» **Problem description**
Output every line of the data exactly as it appears.
======== Material provided
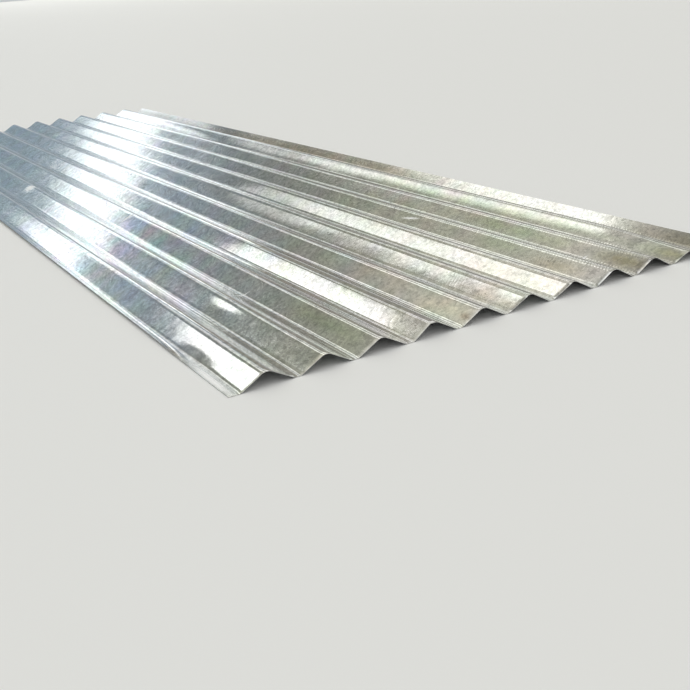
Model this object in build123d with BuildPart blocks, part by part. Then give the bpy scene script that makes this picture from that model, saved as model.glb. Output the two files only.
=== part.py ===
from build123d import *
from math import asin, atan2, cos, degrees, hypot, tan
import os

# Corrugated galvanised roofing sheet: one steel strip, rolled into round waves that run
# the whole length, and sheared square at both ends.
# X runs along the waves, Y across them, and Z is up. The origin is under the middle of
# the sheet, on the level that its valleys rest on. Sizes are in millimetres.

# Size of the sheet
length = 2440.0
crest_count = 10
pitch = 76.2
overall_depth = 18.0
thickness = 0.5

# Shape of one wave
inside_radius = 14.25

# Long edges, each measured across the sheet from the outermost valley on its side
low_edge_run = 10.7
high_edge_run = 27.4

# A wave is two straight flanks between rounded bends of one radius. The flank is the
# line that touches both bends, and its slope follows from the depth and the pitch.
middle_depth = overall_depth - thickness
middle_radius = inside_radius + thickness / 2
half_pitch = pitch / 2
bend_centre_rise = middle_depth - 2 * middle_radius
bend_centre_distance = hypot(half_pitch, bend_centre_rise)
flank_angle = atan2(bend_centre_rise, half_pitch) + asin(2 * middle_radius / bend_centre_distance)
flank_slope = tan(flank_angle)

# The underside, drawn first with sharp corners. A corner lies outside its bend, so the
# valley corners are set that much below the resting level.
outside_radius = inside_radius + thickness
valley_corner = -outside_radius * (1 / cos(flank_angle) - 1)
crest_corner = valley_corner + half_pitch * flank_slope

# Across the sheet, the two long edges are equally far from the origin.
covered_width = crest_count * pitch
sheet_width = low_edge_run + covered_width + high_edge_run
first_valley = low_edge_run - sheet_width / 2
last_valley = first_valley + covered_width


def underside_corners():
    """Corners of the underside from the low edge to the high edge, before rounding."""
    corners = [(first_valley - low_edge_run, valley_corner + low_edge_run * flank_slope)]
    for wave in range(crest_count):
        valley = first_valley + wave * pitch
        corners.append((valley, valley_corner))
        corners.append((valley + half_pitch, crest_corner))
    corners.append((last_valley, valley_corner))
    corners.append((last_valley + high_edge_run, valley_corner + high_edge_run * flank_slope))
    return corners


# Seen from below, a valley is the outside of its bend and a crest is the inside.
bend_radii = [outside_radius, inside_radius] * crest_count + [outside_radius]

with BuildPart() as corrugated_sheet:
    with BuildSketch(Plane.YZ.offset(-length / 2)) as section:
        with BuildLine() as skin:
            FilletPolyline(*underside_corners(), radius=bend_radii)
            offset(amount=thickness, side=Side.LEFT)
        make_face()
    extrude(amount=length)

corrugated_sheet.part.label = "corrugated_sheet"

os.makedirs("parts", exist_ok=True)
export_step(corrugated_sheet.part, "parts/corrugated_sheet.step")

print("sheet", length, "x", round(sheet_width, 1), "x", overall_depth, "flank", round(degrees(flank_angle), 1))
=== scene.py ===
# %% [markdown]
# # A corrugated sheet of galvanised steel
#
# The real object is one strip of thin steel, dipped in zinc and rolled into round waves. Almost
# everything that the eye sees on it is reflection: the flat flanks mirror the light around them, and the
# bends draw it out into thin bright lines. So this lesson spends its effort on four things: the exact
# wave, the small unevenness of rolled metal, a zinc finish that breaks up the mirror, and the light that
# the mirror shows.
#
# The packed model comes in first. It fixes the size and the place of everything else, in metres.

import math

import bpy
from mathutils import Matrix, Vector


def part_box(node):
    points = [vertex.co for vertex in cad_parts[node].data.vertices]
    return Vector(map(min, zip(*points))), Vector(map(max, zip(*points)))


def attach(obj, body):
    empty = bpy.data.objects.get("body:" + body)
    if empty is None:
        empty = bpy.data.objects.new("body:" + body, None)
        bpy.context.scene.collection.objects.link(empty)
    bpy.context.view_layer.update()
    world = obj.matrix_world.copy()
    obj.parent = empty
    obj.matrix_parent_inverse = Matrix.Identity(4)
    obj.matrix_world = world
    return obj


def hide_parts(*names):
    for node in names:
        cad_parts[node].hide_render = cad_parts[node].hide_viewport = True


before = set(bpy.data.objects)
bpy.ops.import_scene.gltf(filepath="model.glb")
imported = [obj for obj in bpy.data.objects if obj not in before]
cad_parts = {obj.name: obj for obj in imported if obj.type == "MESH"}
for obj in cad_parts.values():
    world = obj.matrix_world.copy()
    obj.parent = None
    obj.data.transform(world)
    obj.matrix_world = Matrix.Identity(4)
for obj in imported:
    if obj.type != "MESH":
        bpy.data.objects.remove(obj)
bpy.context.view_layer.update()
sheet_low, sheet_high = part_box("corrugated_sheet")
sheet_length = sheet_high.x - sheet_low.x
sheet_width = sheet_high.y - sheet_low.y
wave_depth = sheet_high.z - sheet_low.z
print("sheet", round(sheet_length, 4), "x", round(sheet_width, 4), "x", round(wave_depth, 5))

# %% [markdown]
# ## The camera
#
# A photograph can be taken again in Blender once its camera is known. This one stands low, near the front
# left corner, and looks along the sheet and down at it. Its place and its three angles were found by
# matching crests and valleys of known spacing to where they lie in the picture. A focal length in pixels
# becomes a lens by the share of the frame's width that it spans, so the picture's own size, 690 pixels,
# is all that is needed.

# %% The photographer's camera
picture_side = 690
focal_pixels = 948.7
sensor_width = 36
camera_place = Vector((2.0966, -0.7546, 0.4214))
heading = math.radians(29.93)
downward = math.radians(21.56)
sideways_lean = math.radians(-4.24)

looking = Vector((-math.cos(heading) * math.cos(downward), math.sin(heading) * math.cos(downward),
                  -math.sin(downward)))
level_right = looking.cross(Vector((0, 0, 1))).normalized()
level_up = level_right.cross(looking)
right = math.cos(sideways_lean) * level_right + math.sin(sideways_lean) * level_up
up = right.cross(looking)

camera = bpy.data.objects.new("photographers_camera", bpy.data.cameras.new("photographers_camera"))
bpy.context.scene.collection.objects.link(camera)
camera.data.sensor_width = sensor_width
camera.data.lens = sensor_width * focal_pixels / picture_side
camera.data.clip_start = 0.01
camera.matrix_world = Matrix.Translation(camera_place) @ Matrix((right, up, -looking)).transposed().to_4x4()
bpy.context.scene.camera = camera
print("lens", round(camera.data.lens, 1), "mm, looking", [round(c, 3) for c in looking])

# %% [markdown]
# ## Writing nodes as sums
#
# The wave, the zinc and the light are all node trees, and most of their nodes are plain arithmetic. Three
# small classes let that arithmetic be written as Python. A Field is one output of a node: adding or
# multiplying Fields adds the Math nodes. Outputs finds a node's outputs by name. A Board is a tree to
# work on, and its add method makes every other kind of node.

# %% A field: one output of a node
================
» **The answer**
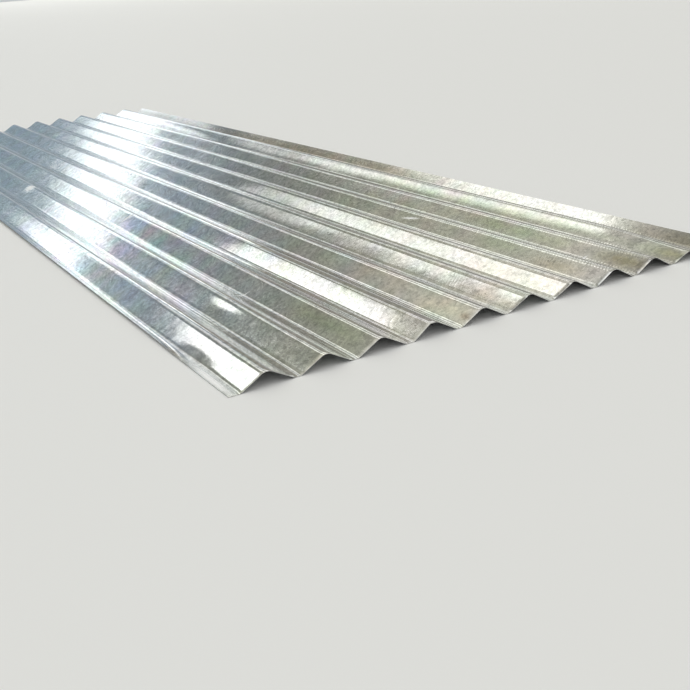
Model this object in build123d with BuildPart blocks, part by part. Then give the bpy scene script that makes this picture from that model, saved as model.glb. Output the two files only.
=== part.py ===
from build123d import *
from math import asin, atan2, cos, degrees, hypot, tan
import os

# Corrugated galvanised roofing sheet: one steel strip, rolled into round waves that run
# the whole length, and sheared square at both ends.
# X runs along the waves, Y across them, and Z is up. The origin is under the middle of
# the sheet, on the level that its valleys rest on. Sizes are in millimetres.

# Size of the sheet
length = 2440.0
crest_count = 10
pitch = 76.2
overall_depth = 18.0
thickness = 0.5

# Shape of one wave
inside_radius = 14.25

# Long edges, each measured across the sheet from the outermost valley on its side
low_edge_run = 10.7
high_edge_run = 27.4

# A wave is two straight flanks between rounded bends of one radius. The flank is the
# line that touches both bends, and its slope follows from the depth and the pitch.
middle_depth = overall_depth - thickness
middle_radius = inside_radius + thickness / 2
half_pitch = pitch / 2
bend_centre_rise = middle_depth - 2 * middle_radius
bend_centre_distance = hypot(half_pitch, bend_centre_rise)
flank_angle = atan2(bend_centre_rise, half_pitch) + asin(2 * middle_radius / bend_centre_distance)
flank_slope = tan(flank_angle)

# The underside, drawn first with sharp corners. A corner lies outside its bend, so the
# valley corners are set that much below the resting level.
outside_radius = inside_radius + thickness
valley_corner = -outside_radius * (1 / cos(flank_angle) - 1)
crest_corner = valley_corner + half_pitch * flank_slope

# Across the sheet, the two long edges are equally far from the origin.
covered_width = crest_count * pitch
sheet_width = low_edge_run + covered_width + high_edge_run
first_valley = low_edge_run - sheet_width / 2
last_valley = first_valley + covered_width


def underside_corners():
    """Corners of the underside from the low edge to the high edge, before rounding."""
    corners = [(first_valley - low_edge_run, valley_corner + low_edge_run * flank_slope)]
    for wave in range(crest_count):
        valley = first_valley + wave * pitch
        corners.append((valley, valley_corner))
        corners.append((valley + half_pitch, crest_corner))
    corners.append((last_valley, valley_corner))
    corners.append((last_valley + high_edge_run, valley_corner + high_edge_run * flank_slope))
    return corners


# Seen from below, a valley is the outside of its bend and a crest is the inside.
bend_radii = [outside_radius, inside_radius] * crest_count + [outside_radius]

with BuildPart() as corrugated_sheet:
    with BuildSketch(Plane.YZ.offset(-length / 2)) as section:
        with BuildLine() as skin:
            FilletPolyline(*underside_corners(), radius=bend_radii)
            offset(amount=thickness, side=Side.LEFT)
        make_face()
    extrude(amount=length)

corrugated_sheet.part.label = "corrugated_sheet"

os.makedirs("parts", exist_ok=True)
export_step(corrugated_sheet.part, "parts/corrugated_sheet.step")

print("sheet", length, "x", round(sheet_width, 1), "x", overall_depth, "flank", round(degrees(flank_angle), 1))
=== scene.py ===
# %% [markdown]
# # A corrugated sheet of galvanised steel
#
# The real object is one strip of thin steel, dipped in zinc and rolled into round waves. Almost
# everything that the eye sees on it is reflection: the flat flanks mirror the light around them, and the
# bends draw it out into thin bright lines. So this lesson spends its effort on four things: the exact
# wave, the small unevenness of rolled metal, a zinc finish that breaks up the mirror, and the light that
# the mirror shows.
#
# The packed model comes in first. It fixes the size and the place of everything else, in metres.

import math

import bpy
from mathutils import Matrix, Vector


def part_box(node):
    points = [vertex.co for vertex in cad_parts[node].data.vertices]
    return Vector(map(min, zip(*points))), Vector(map(max, zip(*points)))


def attach(obj, body):
    empty = bpy.data.objects.get("body:" + body)
    if empty is None:
        empty = bpy.data.objects.new("body:" + body, None)
        bpy.context.scene.collection.objects.link(empty)
    bpy.context.view_layer.update()
    world = obj.matrix_world.copy()
    obj.parent = empty
    obj.matrix_parent_inverse = Matrix.Identity(4)
    obj.matrix_world = world
    return obj


def hide_parts(*names):
    for node in names:
        cad_parts[node].hide_render = cad_parts[node].hide_viewport = True


before = set(bpy.data.objects)
bpy.ops.import_scene.gltf(filepath="model.glb")
imported = [obj for obj in bpy.data.objects if obj not in before]
cad_parts = {obj.name: obj for obj in imported if obj.type == "MESH"}
for obj in cad_parts.values():
    world = obj.matrix_world.copy()
    obj.parent = None
    obj.data.transform(world)
    obj.matrix_world = Matrix.Identity(4)
for obj in imported:
    if obj.type != "MESH":
        bpy.data.objects.remove(obj)
bpy.context.view_layer.update()
sheet_low, sheet_high = part_box("corrugated_sheet")
sheet_length = sheet_high.x - sheet_low.x
sheet_width = sheet_high.y - sheet_low.y
wave_depth = sheet_high.z - sheet_low.z
print("sheet", round(sheet_length, 4), "x", round(sheet_width, 4), "x", round(wave_depth, 5))

# %% [markdown]
# ## The camera
#
# A photograph can be taken again in Blender once its camera is known. This one stands low, near the front
# left corner, and looks along the sheet and down at it. Its place and its three angles were found by
# matching crests and valleys of known spacing to where they lie in the picture. A focal length in pixels
# becomes a lens by the share of the frame's width that it spans, so the picture's own size, 690 pixels,
# is all that is needed.

# %% The photographer's camera
picture_side = 690
focal_pixels = 948.7
sensor_width = 36
camera_place = Vector((2.0966, -0.7546, 0.4214))
heading = math.radians(29.93)
downward = math.radians(21.56)
sideways_lean = math.radians(-4.24)

looking = Vector((-math.cos(heading) * math.cos(downward), math.sin(heading) * math.cos(downward),
                  -math.sin(downward)))
level_right = looking.cross(Vector((0, 0, 1))).normalized()
level_up = level_right.cross(looking)
right = math.cos(sideways_lean) * level_right + math.sin(sideways_lean) * level_up
up = right.cross(looking)

camera = bpy.data.objects.new("photographers_camera", bpy.data.cameras.new("photographers_camera"))
bpy.context.scene.collection.objects.link(camera)
camera.data.sensor_width = sensor_width
camera.data.lens = sensor_width * focal_pixels / picture_side
camera.data.clip_start = 0.01
camera.matrix_world = Matrix.Translation(camera_place) @ Matrix((right, up, -looking)).transposed().to_4x4()
bpy.context.scene.camera = camera
print("lens", round(camera.data.lens, 1), "mm, looking", [round(c, 3) for c in looking])

# %% [markdown]
# ## Writing nodes as sums
#
# The wave, the zinc and the light are all node trees, and most of their nodes are plain arithmetic. Three
# small classes let that arithmetic be written as Python. A Field is one output of a node: adding or
# multiplying Fields adds the Math nodes. Outputs finds a node's outputs by name. A Board is a tree to
# work on, and its add method makes every other kind of node.

# %% A field: one output of a node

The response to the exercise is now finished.